By definition, category 5 storms deliver maximum sustained winds of at least 157 miles (252 kilometers) per hour. When it hit the Leeward Islands, Irma’s winds surpassed 185 miles (295 kilometers) per hour—making it the strongest storm to ever hit the islands and the strongest storm ever measured for an Atlantic hurricane outside of the Gulf of Mexico or north of the Caribbean.
The Visible Infrared Imaging Radiometer Suite (VIIRS) on the Suomi NPP satellite captured this nighttime view of the storm in the early hours of September 6 as the eye was over the island of Barbuda. The image was acquired by the VIIRS “day-night band,” which detects light in a range of wavelengths from green to near-infrared and uses filtering techniques to observe signals such as city lights, auroras, wildfires, and reflected moonlight. In this case, the clouds were lit by the nearly full Moon. The image is a composite, showing storm imagery combined with VIIRS imagery of city lights.

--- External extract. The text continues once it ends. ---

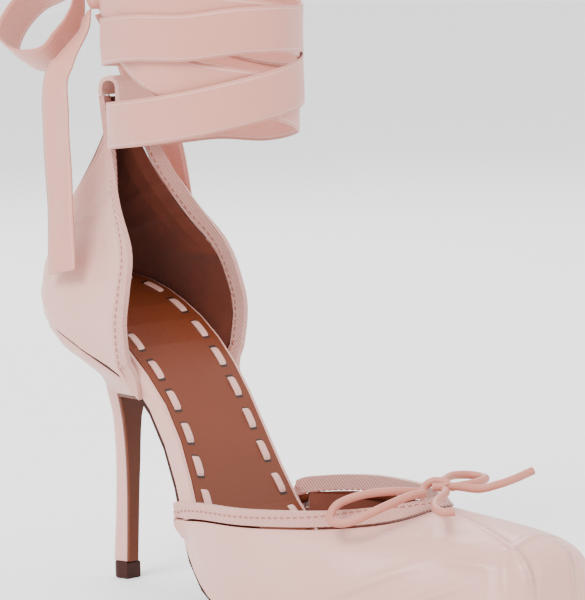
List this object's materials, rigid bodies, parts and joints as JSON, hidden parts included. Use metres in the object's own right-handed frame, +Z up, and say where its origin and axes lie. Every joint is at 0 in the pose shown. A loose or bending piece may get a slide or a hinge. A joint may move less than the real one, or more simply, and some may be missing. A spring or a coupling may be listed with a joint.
{
  "type": "lace-up high heel pump",
  "caption": "Satin pump with a slim high heel, a square toe, an open waist, a ribbon wound above the heel tab and a leather bow on the vamp.",
  "frame": {"origin": "middle of the heel tip's flat underside, on the floor", "axes": "+X from the heel to the toe, +Y to the inner side of the foot, +Z up from the floor"},
  "size_m": [0.2405, 0.0912, 0.2234],
  "materials": {
    "sole_leather": "dark brown smooth sole leather",
    "satin": "dusty pink satin with a soft sheen",
    "footbed_leather": "brown smooth leather",
    "binding": "ribbed pink binding",
    "breast_leather": "brown smooth leather",
    "tip_rubber": "dark brown hard rubber",
    "ribbon": "dusty pink satin ribbon",
    "bow_leather": "dusty pink thin leather"
  },
  "bodies": {
    "root": {"outsole": "sole_leather", "insole_board": "satin", "footbed": "footbed_leather", "vamp": "satin", "vamp_binding": "binding", "quarter": "satin", "quarter_binding_outer": "binding", "quarter_binding_inner": "binding", "tab_fold": "satin", "heel": "satin", "heel_breast": "breast_leather", "heel_tip": "tip_rubber", "ankle_ribbon": "ribbon", "ribbon_knot": "ribbon", "ribbon_outer_loop": "ribbon", "ribbon_inner_loop": "ribbon", "ribbon_outer_end": "ribbon", "ribbon_inner_end": "ribbon", "vamp_bow_knot": "bow_leather", "vamp_bow_outer_loop": "bow_leather", "vamp_bow_inner_loop": "bow_leather", "vamp_bow_outer_end": "bow_leather", "vamp_bow_inner_end": "bow_leather"}
  },
  "joints": []
}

The Moderate Resolution Imaging Spectroradiometer (MODIS) on NASA’s Terra satellite acquired the second image at 10:35 a.m. local time (14:35 Universal Time) on September 6, 2017. By then, the storm had also hit Anguilla and was poised to strike the Virgin Islands. While damages on Barbuda and Anguilla may not be as severe as feared, the islands of St. Barthelemy and St. Martin experienced extensive damage, according to news reports.
Irma’s winds are not only strong; they spread across a remarkably wide area. Hurricane force winds extend 50 miles (85 km) from the center; tropical-storm-force winds extend up to 185 miles (295 km).
Meteorologists recorded the lowest central pressure (914 millibars) ever for a storm outside of the Gulf of Mexico and western Caribbean. On September 6, Irma had already generated more accumulated cyclone energy—a term meteorologists use to describe the destructive potential of a hurricane based on the strength of its winds and their duration—than the first eight named storms of the Atlantic hurricane season combined, according to Philip Klotzbach of Colorado State University. Irma even broke a record for generating the most accumulated cyclone energy in a 24-hour period.
The latest National Hurricane Center forecast calls for the hurricane to turn west-northwest after grazing Puerto Rico, the Dominican Republic, and Haiti. After that, the potential track area shows Irma’s path will likely move over or near the Turks and Caicos Islands, the Bahamas, and may eventually make landfall on Florida.